Now Sir Bob Jones always espoused the theory that if a product was any good, it didn’t need anyone to sell it. The only merchandise worth buying, he would intone, was the one you sought to buy of your own volition - like going into a shop and purchasing the product off the shelf. If someone had to come to you and talk you into buying the product then the product wasn’t worth procuring. He particularly exampled life insurance. If life insurance was any good, he’d say, then it should be called by its more appropriate name death insurance, and there would be shops selling it across the counter.
To rename life insurance death insurance of course would put paid to the industry. I think it’s almost gone anyway.

And yet sales men and women, slick or otherwise, certainly have their place. It’s even been said they are the most important people in the industrialised society. The factory floor comes to a halt if there are not sales people at the consumer end of the chain pushing the product whether the customer needs it or not.

But todays salespeople tend not to go door-to-door. They’re ensconced in the advertising agencies making ordinary products irresistible. Salesmanship now originates in the factory backrooms where for instance they plot to apply superb paintwork and added features on the new car you don’t really need.

Perhaps the best examples of the hidden hawkers are the artists and technicians who come up with enticing brightly lit graphics on addictive gaming machines.
Incidentally, we didn’t buy the encyclopaedia, even though a redwood bookshelf was being thrown in for nothing and creative methods were offered to pay for it over an extended period. We didn’t intentionally set out to disadvantage our children either; we simply couldn’t afford it at the time, despite all of the above.

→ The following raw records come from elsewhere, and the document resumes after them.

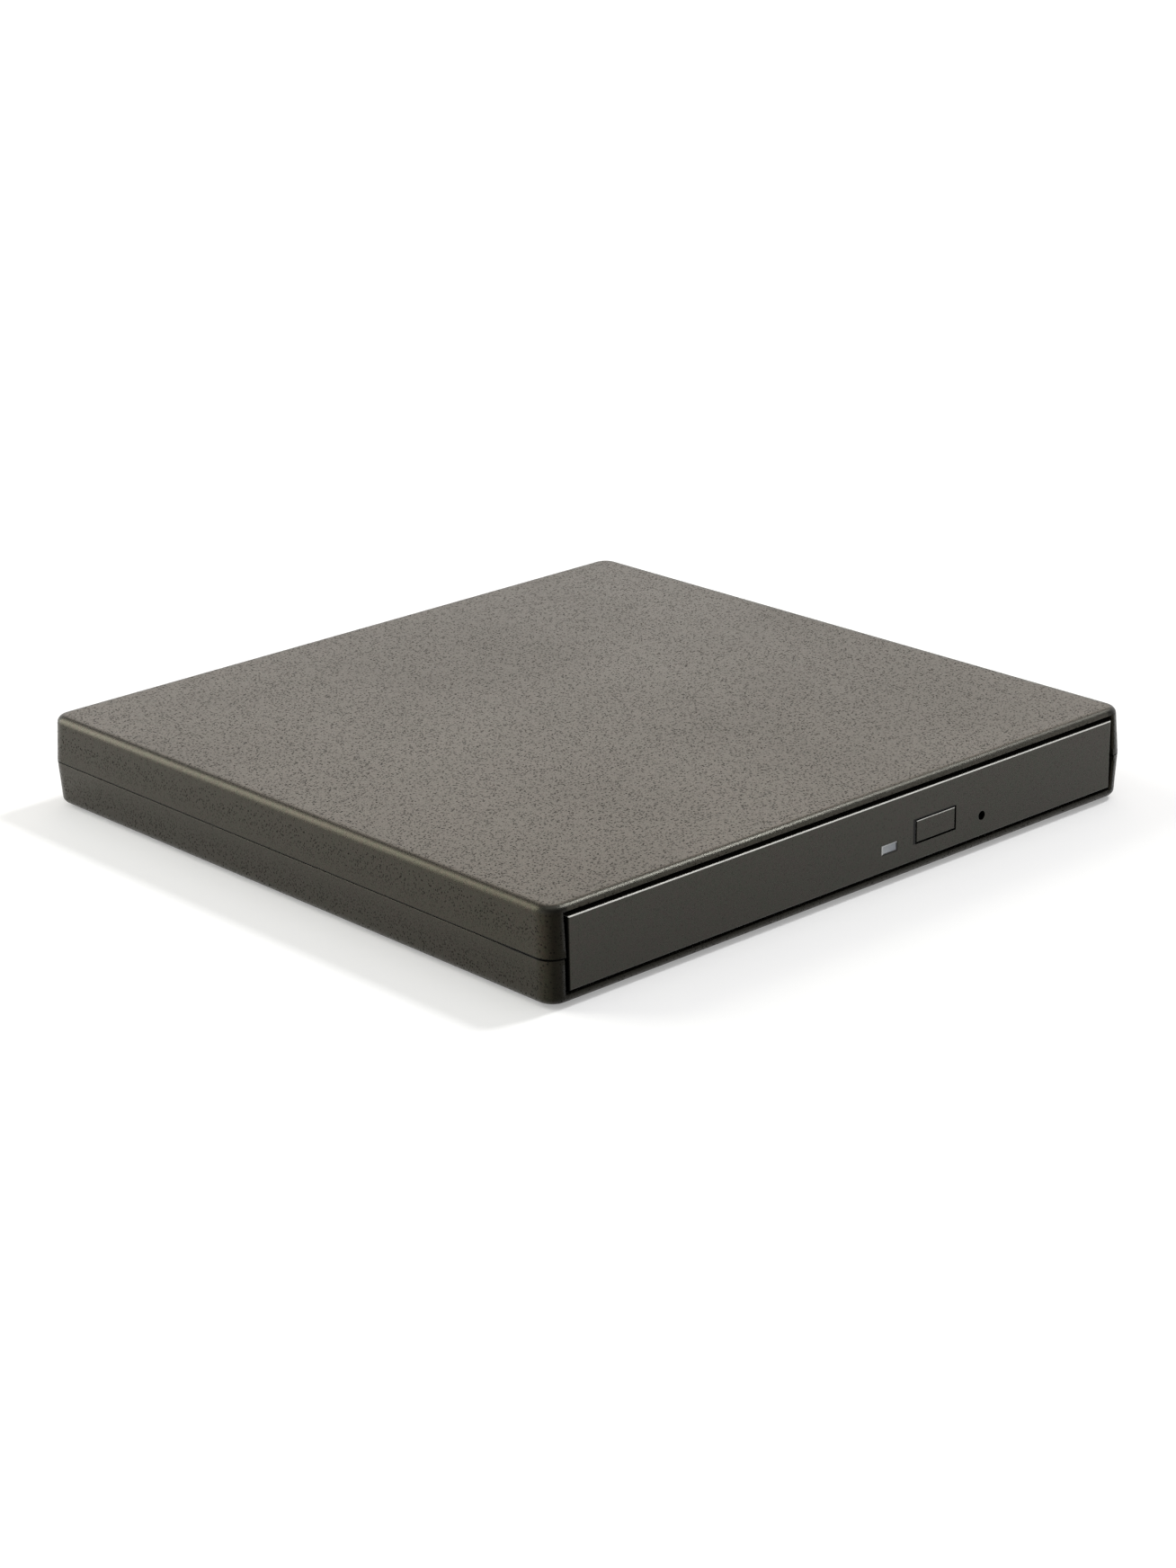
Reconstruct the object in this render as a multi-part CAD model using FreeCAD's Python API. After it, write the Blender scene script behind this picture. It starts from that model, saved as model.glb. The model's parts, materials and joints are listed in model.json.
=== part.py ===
"""Slim external DVD drive: a two-shell plastic case round a tray-loading optical drive.

Units are millimetres. The origin is under the middle of the case, on the surface that the feet stand on.
X runs to the right as seen from the front, Y runs from the front to the back and Z is up.
The tray is modelled closed. The sizes grow outwards: disc, tray, drive, then case.
"""
import FreeCAD, Part
import math
import os

V = FreeCAD.Vector
UP = V(0, 0, 1)

# Disc, a standard size
disc_radius = 60.0
disc_thickness = 1.2
disc_hole_radius = 7.5
small_disc_radius = 40.0

# Drive unit, a sheet pan and a lid, and the room it leaves round the disc
disc_room_side = 4.0
disc_room_front = 2.0
disc_room_rear = 3.5
drive_height = 12.7
pan_sheet = 0.8
pan_side_sheet = 0.7
pan_bend = 0.7
lid_sheet = 0.7
lid_bend = 0.6
lid_flange_height = 7.0
sheet_gap = 0.05
hook_count = 4
hook_spacing = 32.0
hook_width = 5.0
hook_height = 1.4
hook_drop = 4.15
hook_bite = 0.4
hook_gap = 0.1
pan_groove_length = 60.0
pan_groove_width = 3.0
pan_groove_depth = 0.25
pan_groove_spacing = 20.0

# Case, and the room it leaves round the drive
case_gap_side = 2.0
case_gap_rear = 4.4
case_gap_below = 0.5
case_gap_above = 0.7
side_wall = 2.0
front_wall = 2.0
rear_wall = 1.6
roof = 1.05
floor = 1.45
parting_height = 8.0
top_draft = 0.45
bottom_draft = 0.35
corner_radius = 3.2
top_edge_radius = 1.4
bottom_edge_radius = 1.2
inner_corner_radius = 1.4
reveal_height = 0.18
reveal_depth = 0.35
mouth_gap = 0.7
mouth_flare = 0.3
lip_height = 0.9
lip_thickness = 0.7
lip_gap = 0.1
lip_setback = 4.0
rib_thickness = 1.0
rib_spacing = 42.0
rib_setback = 25.5

# Feet and screws
foot_drop = 0.6
foot_length = 12.0
foot_width = 5.0
foot_corner = 1.2
foot_inset = 14.0
boss_width = 4.2
boss_inset = 7.0
boss_rise = 0.4
screw_radius = 0.85
screw_length = 12.0
screw_head_radius = 1.9
screw_head_height = 0.9
screw_head_sides = 12
screw_pocket_depth = 1.2
screw_hole_gap = 0.25
screw_head_gap = 0.2
screw_end_wall = 1.0

# Bezel and its controls, placed from the middle of the case and the middle of the bezel's height
bezel_short_below = 0.13
bezel_short_above = 0.07
bezel_thickness = 3.2
bezel_plate = 2.0
bezel_rim = 1.2
bezel_recess = 0.1
bezel_rear_gap = 0.2
bezel_edge_radius = 0.3
bezel_rib = 1.2
bezel_rib_places = (-52.0, -30.0, -8.0, 44.0, 55.0)
button_width = 9.5
button_height = 3.9
button_x = 19.1
button_drop = 1.1
button_gap = 0.25
button_travel = 0.8
button_edge_radius = 0.2
button_flange = 0.8
button_flange_sheet = 0.3
stem_width = 2.8
stem_length = 2.6
window_gap = 0.5
lamp_width = 3.7
lamp_height = 1.6
lamp_x = 7.8
lamp_drop = 2.25
lamp_gap = 0.08
lamp_pipe = 2.9
pin_hole_radius = 0.8
pin_hole_x = 30.6
pin_hole_drop = 2.5

# Front board with the switch and the lamp
front_board_thickness = 0.8
front_board_setback = 3.0
front_board_length = 10.0
front_board_gap = 0.2
switch_gap = 0.1
switch_size = 4.4
switch_depth = 3.0
switch_nub = 1.4
diode_width = 2.4
diode_length = 1.8

# Tray
recess_clearance = 0.6
lid_to_tray = 0.65
recess_depth = 1.9
small_recess_depth = 0.5
deck_over_rail = 0.75
deck_thickness = 1.3
deck_gap = 0.3
tray_wall = 1.6
tray_front_wall = 1.8
skirt_gap = 1.45
tray_rear_gap = 0.5
disc_lift = 0.5
scoop_radius = 9.0
scoop_angles = (40.0, 140.0)

# Telescopic rails
guide_wall = 0.9
guide_flange = 0.8
guide_lip_gap = 0.4
rail_height = 3.8
rail_width = 1.6
rail_gap = 0.1
rail_drop = 3.25
rail_front_gap = 2.0
rail_rear_gap = 11.5
tongue_height = 1.6
tongue_depth = 0.9
tongue_short = 4.0

# Spindle
rotor_radius = 13.0
rotor_wall = 0.6
rotor_top = 0.8
rotor_gap = 0.25
pad_thickness = 0.35
pad_width = 2.5
pad_inset = 0.5
shaft_radius = 1.0
shaft_gap = 0.03
bearing_radius = 3.0
bearing_drop = 0.6
bearing_cap = 0.2
stator_room = 2.15
stator_gap = 2.8
stator_hub = 2.2
pole_count = 9
pole_width = 1.8
shoe_width = 4.8
shoe_depth = 1.2
hub_gap = 0.25
hub_cone = 0.5
hub_cone_inset = 1.6
claw_count = 3
claw_width = 2.2
claw_gap = 0.2
claw_root = 4.6
claw_turn = 30.0

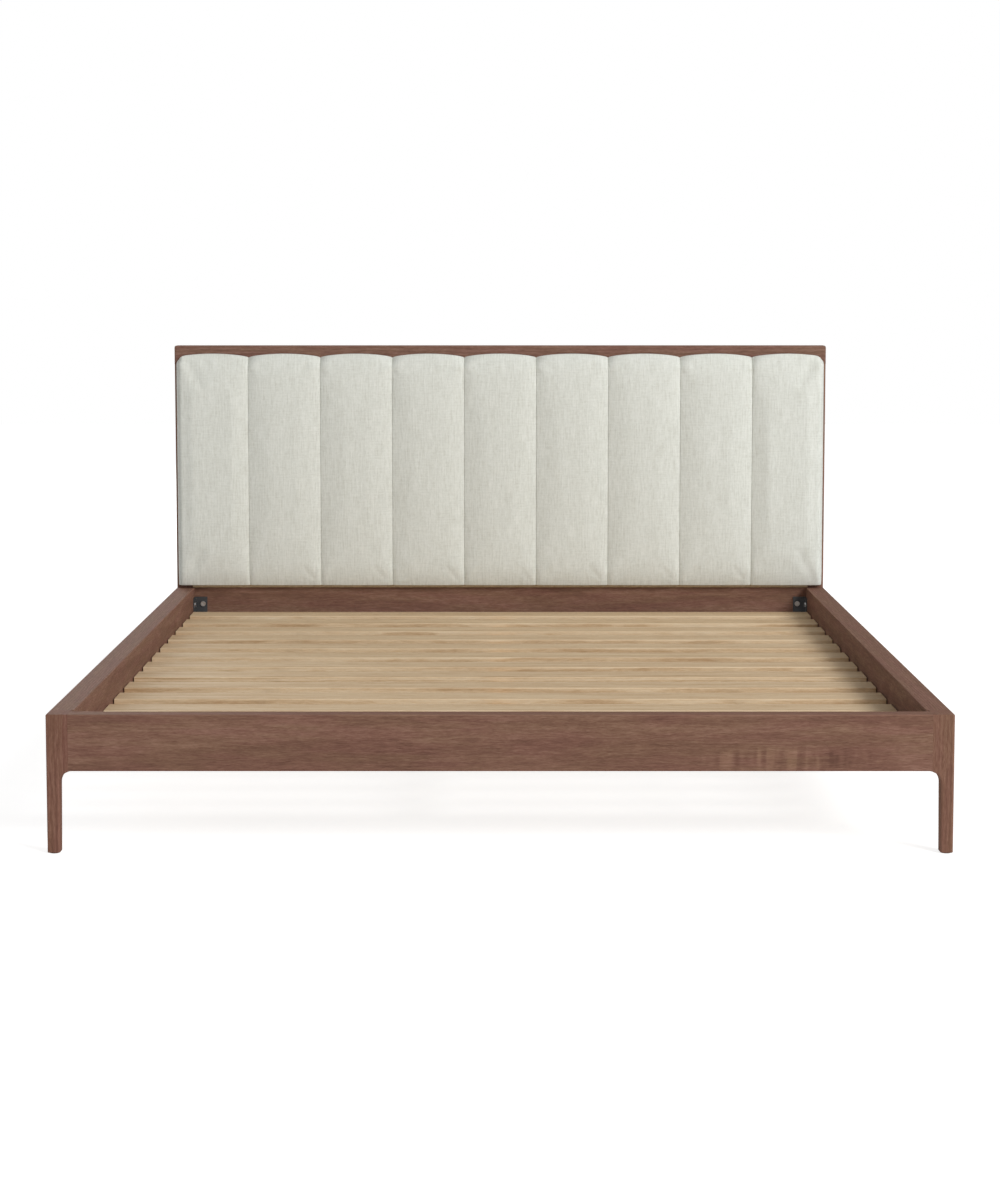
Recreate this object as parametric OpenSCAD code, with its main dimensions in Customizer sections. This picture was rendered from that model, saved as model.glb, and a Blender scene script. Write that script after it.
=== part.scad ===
// Platform bed frame: walnut rails on four slim legs, a slatted deck, and a
// headboard with upright padded channels. The foot end faces -Y, the head end
// +Y, and the floor is z = 0 at the centre of the footprint.

/* [Mattress space] */
// Width of the mattress that the frame takes
mattress_w = 1930; // [1370:1:2000]
// Length of the mattress that the frame takes
mattress_l = 2030; // [1880:1:2130]
// Free space on each side of the mattress
side_gap = 9; // [4:1:20]
// Free space at the foot of the mattress
end_gap = 13; // [5:1:30]
// Height from the slats up to the top of the rails
recess = 70; // [40:1:90]

/* [Rails] */
// Height of the underside of the rails above the floor
rail_bottom = 190; // [160:1:260]
// Height of the side rails and the foot rail
rail_h = 130; // [120:1:180]
// Thickness of a side rail
side_rail_t = 56; // [50:1:70]
// Thickness of the foot rail
foot_rail_t = 42; // [38:1:50]
// Rounding of the rails' long edges
edge_r = 2.5; // [2:0.5:8]

/* [Posts and legs] */
// Width of a corner post across the bed
post_w = 50; // [44:1:51]
// Depth of a front corner post along the bed
post_d = 56; // [52:1:70]
// Width and depth of a leg below the curved shoulder
leg_w = 30.5; // [26:0.5:38]
// How much narrower a leg is at the floor
leg_taper = 1.5; // [0:0.5:6]
// Height of the curved shoulder between leg and rail
shoulder_h = 28; // [20:1:70]
// How far the shoulder's curve runs on into an end rail
shoulder_reach = 8; // [2:1:20]
// Diameter of the glide under a leg
glide_d = 24; // [16:1:25]
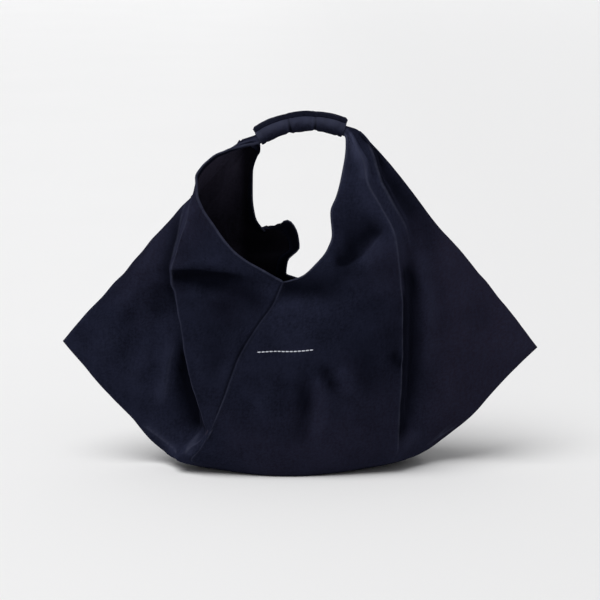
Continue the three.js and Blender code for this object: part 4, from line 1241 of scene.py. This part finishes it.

And anyway we were still paying off the Kirby.

Today, families only need to invest in a computer and go online. Encyclopaedias and all the knowledge of the world can be found in a word - Google. The Google brand is now so entrenched that the noun has become a verb. Google any subject and the popular search engine will likely as not lead you to another important word in the quest for knowledge - Wikipedia.

Jimmy Wales founded Wikipedia in 2001. This community-edited  nline encyclopaedia boasts more than four million articles in over 125 languages. You can add your own knowledge on any subject to the text, so the information grows.


Wales is reported as saying: “My passion is captured in the vision statement that guides my work. Imagine a world in which every single person on the planet has free access to the sum of all human knowledge,” and he went on to say, “And by free I just don’t mean ‘free’ as in free beer, but also, free as in free speech. People must be empowered to copy, modify and redistribute - commercially or non-commercially - the knowledge that we have to share.”

This is a remarkable statement from the founder of this incredible tool and provided the knowledge sought is not destructive, it must surely have the potential to change the world for good in a relatively short time-scale.

T. H. Huxley disagreed with Alexander Pope’s claim that a little learning is a dangerous thing. He wrote: “The saying that a little knowledge is a dangerous thing is to my mind a very sad adage. If knowledge is real and genuine, I do not believe that it is other than a very valuable possession however infinitesimal its quality may be. Indeed, if a little knowledge is dangerous, where is the man who has so much as to be out of danger?”

I think I just heard a knock at the door. It’s probably a guy selling computers.

“A little learning is a dangerous thing; drink deep or taste not the Pierian Spring.” - Alexander Pope.